* _GIVEN EXERCISE_
The material below holds a span beginning at the line with "label = make_label()" and ending at the line with "cad_parts[node].hide_render = cad_parts[node].hide_viewport". Quote that span exactly, both ends included, and only that span.
===== DATA EXCERPT =====
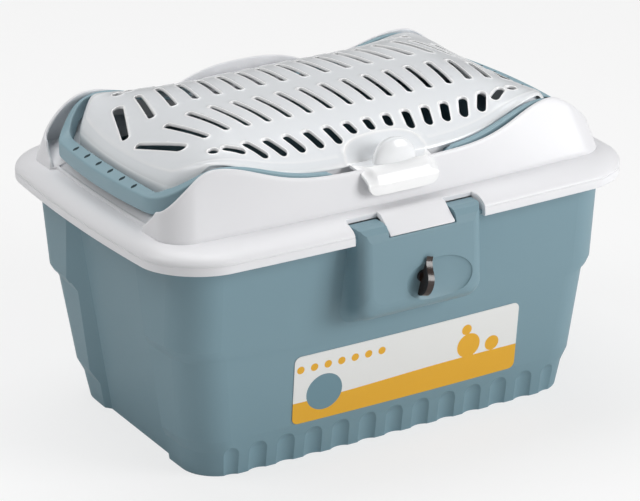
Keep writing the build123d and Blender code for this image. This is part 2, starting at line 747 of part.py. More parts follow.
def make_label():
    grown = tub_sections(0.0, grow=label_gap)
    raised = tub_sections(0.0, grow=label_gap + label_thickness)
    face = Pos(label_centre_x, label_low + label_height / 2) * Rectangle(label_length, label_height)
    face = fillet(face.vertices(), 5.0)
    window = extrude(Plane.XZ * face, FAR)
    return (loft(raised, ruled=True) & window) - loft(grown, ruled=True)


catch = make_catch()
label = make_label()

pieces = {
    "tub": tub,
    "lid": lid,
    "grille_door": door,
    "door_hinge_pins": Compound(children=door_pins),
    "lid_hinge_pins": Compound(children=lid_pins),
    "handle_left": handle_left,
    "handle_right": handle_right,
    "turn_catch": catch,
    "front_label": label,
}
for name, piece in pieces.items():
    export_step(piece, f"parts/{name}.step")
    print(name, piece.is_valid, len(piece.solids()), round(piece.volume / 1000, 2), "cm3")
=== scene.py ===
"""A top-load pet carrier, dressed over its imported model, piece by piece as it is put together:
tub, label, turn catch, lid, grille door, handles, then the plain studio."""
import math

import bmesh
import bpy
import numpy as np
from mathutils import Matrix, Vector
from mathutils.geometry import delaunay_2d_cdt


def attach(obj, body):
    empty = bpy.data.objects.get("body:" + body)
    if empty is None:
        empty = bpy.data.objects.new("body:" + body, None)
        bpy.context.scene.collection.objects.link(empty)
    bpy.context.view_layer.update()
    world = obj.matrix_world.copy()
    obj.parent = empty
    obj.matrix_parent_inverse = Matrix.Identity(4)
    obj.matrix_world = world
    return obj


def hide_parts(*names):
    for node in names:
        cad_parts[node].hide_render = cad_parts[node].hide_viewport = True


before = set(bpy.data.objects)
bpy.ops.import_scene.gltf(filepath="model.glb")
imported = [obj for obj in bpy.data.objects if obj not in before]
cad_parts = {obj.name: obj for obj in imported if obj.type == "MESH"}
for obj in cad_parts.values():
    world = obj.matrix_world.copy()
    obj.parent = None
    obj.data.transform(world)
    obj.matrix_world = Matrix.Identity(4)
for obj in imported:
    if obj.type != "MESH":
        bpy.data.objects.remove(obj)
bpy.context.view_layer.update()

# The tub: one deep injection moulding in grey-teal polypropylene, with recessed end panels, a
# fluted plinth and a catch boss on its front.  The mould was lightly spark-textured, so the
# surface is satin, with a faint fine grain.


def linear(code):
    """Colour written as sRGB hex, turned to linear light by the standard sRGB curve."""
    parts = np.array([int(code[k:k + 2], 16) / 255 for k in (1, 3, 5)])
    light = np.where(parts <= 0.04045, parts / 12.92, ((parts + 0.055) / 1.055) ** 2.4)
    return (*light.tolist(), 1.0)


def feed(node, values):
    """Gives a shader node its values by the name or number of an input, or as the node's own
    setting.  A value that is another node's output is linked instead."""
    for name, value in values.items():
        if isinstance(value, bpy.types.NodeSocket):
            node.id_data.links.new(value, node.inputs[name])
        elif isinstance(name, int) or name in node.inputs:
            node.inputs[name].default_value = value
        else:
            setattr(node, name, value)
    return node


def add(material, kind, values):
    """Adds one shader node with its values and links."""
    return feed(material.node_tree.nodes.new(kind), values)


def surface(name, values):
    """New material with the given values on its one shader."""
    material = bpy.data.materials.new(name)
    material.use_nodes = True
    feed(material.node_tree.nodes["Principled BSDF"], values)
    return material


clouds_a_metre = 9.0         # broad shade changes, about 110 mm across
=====
* _RESPONSE FOR THIS EXERCISE_
label = make_label()

pieces = {
    "tub": tub,
    "lid": lid,
    "grille_door": door,
    "door_hinge_pins": Compound(children=door_pins),
    "lid_hinge_pins": Compound(children=lid_pins),
    "handle_left": handle_left,
    "handle_right": handle_right,
    "turn_catch": catch,
    "front_label": label,
}
for name, piece in pieces.items():
    export_step(piece, f"parts/{name}.step")
    print(name, piece.is_valid, len(piece.solids()), round(piece.volume / 1000, 2), "cm3")
=== scene.py ===
"""A top-load pet carrier, dressed over its imported model, piece by piece as it is put together:
tub, label, turn catch, lid, grille door, handles, then the plain studio."""
import math

import bmesh
import bpy
import numpy as np
from mathutils import Matrix, Vector
from mathutils.geometry import delaunay_2d_cdt


def attach(obj, body):
    empty = bpy.data.objects.get("body:" + body)
    if empty is None:
        empty = bpy.data.objects.new("body:" + body, None)
        bpy.context.scene.collection.objects.link(empty)
    bpy.context.view_layer.update()
    world = obj.matrix_world.copy()
    obj.parent = empty
    obj.matrix_parent_inverse = Matrix.Identity(4)
    obj.matrix_world = world
    return obj


def hide_parts(*names):
    for node in names:
        cad_parts[node].hide_render = cad_parts[node].hide_viewport = True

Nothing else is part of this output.